When AMPAS announced in 2009 that it would once again increase the nomination pool in order to “recognize and include some of the fantastic movies that often show up in the other Oscar categories but have been squeezed out of the race for the top prize,” the move was not only an attempt to include the types of offbeat indies and acclaimed blockbusters whose lack of recognition had otherwise alienated from the ceremony cinephiles and general audiences alike, but served as an implicit attempt to address the very problem that the Oscars had created as a cultural event: the tendency for distributors and studios to make and promote their films according to the Academy’s perceived sensibilities and biases. It was, in a way, the Oscars’ means of addressing the limitations of the Oscar movie.
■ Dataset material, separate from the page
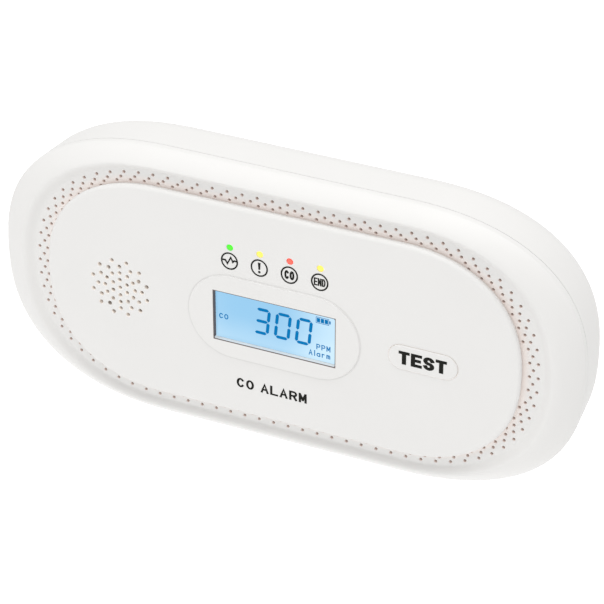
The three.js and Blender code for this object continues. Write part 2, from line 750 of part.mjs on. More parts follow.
// A plate against the end of the bay with a coil spring's outer shape for each negative end and
// a dimple for each positive end. side is -1 at the left end and 1 at the right.
function contact(name, side, ends) {
  const outer = BAY.halfLength - CONTACT.gap;
  const face = outer - CONTACT.plate;
  const low = Math.min(side * outer, side * face);
  const high = Math.max(side * outer, side * face);
  const zs = ends.map(({ cell }) => cellZ(cell));
  const plate = block(
    low,
    high,
    CELL_DEPTH - CONTACT.half,
    CELL_DEPTH + CONTACT.half,
    Math.min(...zs) - CONTACT.half,
    Math.max(...zs) + CONTACT.half,
  );
  const tips = ends.map(({ cell, spring }) => {
    const { wide, narrow } = spring ? SPRING : DIMPLE;
    const lap = 0.2;
    const tip = new THREE.CylinderGeometry(narrow, wide, CONTACT.reach + lap, 16);
    tip.rotateZ(side * QUARTER_TURN);
    const middle = face + lap - (CONTACT.reach + lap) / 2;
    return tip.translate(side * middle, yAt(CELL_DEPTH), cellZ(cell));
  });
  return piece(name, carve(plate, tips, []), nickel());
}

function contacts() {
  return [
    contact("contact_left_pair", -1, [
      { cell: 0, spring: true },
      { cell: 1, spring: false },
    ]),
    contact("contact_left_single", -1, [{ cell: 2, spring: true }]),
    contact("contact_right_single", 1, [{ cell: 0, spring: false }]),
    contact("contact_right_pair", 1, [
      { cell: 1, spring: true },
      { cell: 2, spring: false },
    ]),
  ];
}

// ---- Assembly --------------------------------------------------------------------------------
const detector = new THREE.Group();

detector.add(
  piece("rear_housing", rearHousing(), warmShell()),
  piece("front_housing", frontHousing(), whiteShell()),
  piece("front_panel", frontPanel(), whiteShell()),
  piece("display_gasket", displayGasket(), finish(0x4b4643, 0.7)),
  ...displayStack({
    glass: finish(0xa9d9f5, 0.12),
    diffuser: finish(0xe4f4ff, 0.5),
    rubber: finish(0x5b5b5e, 0.8),
  }),
  piece("test_button", testButton(), whiteShell()),
  piece("switch_body", switchBody(), finish(0x232325, 0.5)),
  piece(
    "switch_plunger",
    peg(KEY_AT.x, KEY_AT.z, PLUNGER.radius, PLUNGER.front, PLUNGER.back, 12),
    finish(0x1b1b1d, 0.5),
  ),
  ...lamps(),
  sounder(),
  piece("sounder_lead_red", sounderLead(1.6), finish(0xb3261e, 0.5)),
  piece("sounder_lead_black", sounderLead(-1.6), finish(0x1d1d1f, 0.5)),
  piece("main_board", mainBoard(), finish(0x2f6b46, 0.4)),
  ...boardParts(),
  ...screws("case_screw", CASE_SCREWS, WELL.seat + 0.2, screw(2.6, 1.9, 1.3, 11.6)),
  ...screws("board_screw", BOARD_SCREWS, BOARD.back + GAP, screw(2, 1, 1, 3.1)),
  ...cells(),
  ...contacts(),
  batteryDoor(),
);

export default detector;
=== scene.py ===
"""Carbon monoxide detector: fine surfaces, finishes and a studio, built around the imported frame.

Lengths are in metres. +X is to the right of someone facing the detector, +Z is up, the front
faces -Y and the wall is the plane y = 0. A shape is a set of rings of corners joined in order.
"""

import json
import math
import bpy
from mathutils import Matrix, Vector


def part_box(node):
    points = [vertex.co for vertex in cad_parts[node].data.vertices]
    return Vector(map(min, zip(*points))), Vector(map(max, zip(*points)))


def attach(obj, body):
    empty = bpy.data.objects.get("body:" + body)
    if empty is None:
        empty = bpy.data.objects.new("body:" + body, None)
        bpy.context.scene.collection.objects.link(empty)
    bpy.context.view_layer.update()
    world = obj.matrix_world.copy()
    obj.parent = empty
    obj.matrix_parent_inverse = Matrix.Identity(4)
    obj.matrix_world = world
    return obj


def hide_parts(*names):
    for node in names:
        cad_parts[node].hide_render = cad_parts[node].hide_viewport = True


bl_info = {
    "name": "Carbon Monoxide Detector",
    "version": (1, 0, 0),
    "blender": (4, 5, 0),
    "location": "3D View > Sidebar > Detector",
    "description": "Builds a carbon monoxide detector and a plain studio around it",
    "category": "Add Mesh",
}

import bpy
import numpy as np
from bpy.props import FloatProperty, FloatVectorProperty, IntProperty, PointerProperty
from mathutils import Matrix, Vector

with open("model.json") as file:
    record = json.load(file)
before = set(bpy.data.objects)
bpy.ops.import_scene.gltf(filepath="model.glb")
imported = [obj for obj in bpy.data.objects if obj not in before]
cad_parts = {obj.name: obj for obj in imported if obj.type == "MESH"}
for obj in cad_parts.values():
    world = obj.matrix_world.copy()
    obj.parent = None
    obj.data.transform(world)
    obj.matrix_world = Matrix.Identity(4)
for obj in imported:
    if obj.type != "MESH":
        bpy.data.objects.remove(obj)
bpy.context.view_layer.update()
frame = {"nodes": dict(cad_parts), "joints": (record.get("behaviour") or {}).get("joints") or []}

MM = 0.001
QUARTER_TURN = math.pi / 2
QUARTER_STEPS = 40  # corners on a quarter of a large outline
SHARP_ANGLE = math.radians(32)

FRONT_LOW, FRONT_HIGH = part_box("front_housing")
REAR_LOW, REAR_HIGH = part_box("rear_housing")
PANEL_LOW, PANEL_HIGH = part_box("front_panel")
KEY_LOW, KEY_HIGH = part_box("test_button")
GLASS_LOW, GLASS_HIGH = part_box("lcd_glass")
DOOR_LOW, DOOR_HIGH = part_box("battery_door")
PIPE_NODES = ("light_pipe_power", "light_pipe_fault", "light_pipe_alarm", "light_pipe_end_of_life")
PIVOT = Vector(next(j for j in frame["joints"] if j["name"] == "battery_door_hinge")["pos_m"])
PAD_RAISE = 0.3 * MM  # how far the pad round the window stands in front of the panel's face
PANEL_FACE = PANEL_LOW.y + PAD_RAISE
CASE_SCREWS = [f"case_screw_{i}" for i in (1, 2, 3, 4)]
BOARD_SCREWS = [f"board_screw_{i}" for i in (1, 2, 3)]
SCREW_HOLE = 1.6 * MM  # radius of the hole that a case screw runs in
KEYHOLE_X = 44 * MM  # from the middle to either keyhole
HOOKS = (-16, 16)  # places of the door's two hooks along X, in millimetres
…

In making a change that the Academy openly described as a throwback to the 1930s, the organization perhaps attempted to rid itself of the generic pretense that is arguably nowhere to be found in the ceremony’s Roosevelt-era history. But when AMPAS returned to this model, they did so in face of a very different Hollywood, a Hollywood divided between lucrative properties and prestige campaigners that they had no small role in influencing. Yes, breakthrough indies and sleeper blockbusters can now share the Best Picture pool, but the nomination-wrangling of The Imitation Game and The Theory of Everything serve as evidence that the “Oscar movie” remains an enduring byproduct of the ceremony’s history.

Sporting a title that references the Best Picture winner from the year that AMPAS first expanded its number of Best Picture nominees, the unexpected presence amongst this year’s competition of Wes Anderson’s Grand Budapest Hotel provides a rare and nostalgic reminder of a ceremony willing to include the screwball farce as worthy of prestige alongside a feast of other genres.